显存是没有变化的,就是内存到后面就爆了。
windows系统跟服务器都试过,windows上,我用的版本是python3.5.6,pytorch1.2.0,,CUDA10.1, CUDNN7.6.0
训练代码是这样的:
start_full_time = time.time()
model.train()
last_loss = 1000000
for epoch in range(epoch_start, args.epochs+1):
log.info('This is %d-th epoch, learning rate : %f '%(epoch, scheduler.get_lr()[0]))
total_train_loss = 0
length_loader = len(TrainImgLoader)
start_time = time.time()
## training ##
for batch_idx, (data_img, data_label, data_gt, data_input) in enumerate(TrainImgLoader):
# --------------------------------------------------
batch_time = time.time()
optimizer.zero_grad()
data_img = data_img.float().to(device)
data_label = data_label.float().to(device)

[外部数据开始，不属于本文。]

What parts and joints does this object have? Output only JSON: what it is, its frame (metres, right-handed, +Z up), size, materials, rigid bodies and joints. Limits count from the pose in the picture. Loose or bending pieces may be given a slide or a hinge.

data_gt = data_gt.float().to(device)
data_input = data_input.float().to(device)
# print(data_img.shape, data_label.shape, data_gt.shape, data_input.shape)
_, output1, output2, output3 = model(data_img, data_label, data_input)
data_gt = data_gt*255.0 #放缩到0~255的深度范围
output1 = output1*255.0
output2 = output2*255.0
output3 = output3*255.0
loss1 = nn.SmoothL1Loss()
loss2 = losses.SSIM(data_range=255., channel=1).to(device) # 这个是大佬您的SSIM loss
loss3 = losses.SemanticBoundaryLoss(device)
loss_1 = loss1(data_gt, output1) \
+ 0.1 * (1-loss2(data_gt, output1)) \
+ 0.1 * loss3(data_label, output1)
loss_2 = loss1(data_gt, output2) \
+ 0.1 * (1-loss2(data_gt, output2)) \
+ 0.1 * loss3(data_label, output2)
loss_3 = loss1(data_gt, output3) \
+ 0.1 * (1 - loss2(data_gt, output3)) \
+ 0.1 * loss3(data_label, output3)
loss = 0.6*loss_1 + 0.8*loss_2 + loss_3
loss.backward()
optimizer.step()
loss = loss.item()
EPE_error = torch.mean(torch.abs(data_gt-output3)) # end-point-error
writer_name = args.logpath.split('/')[-1]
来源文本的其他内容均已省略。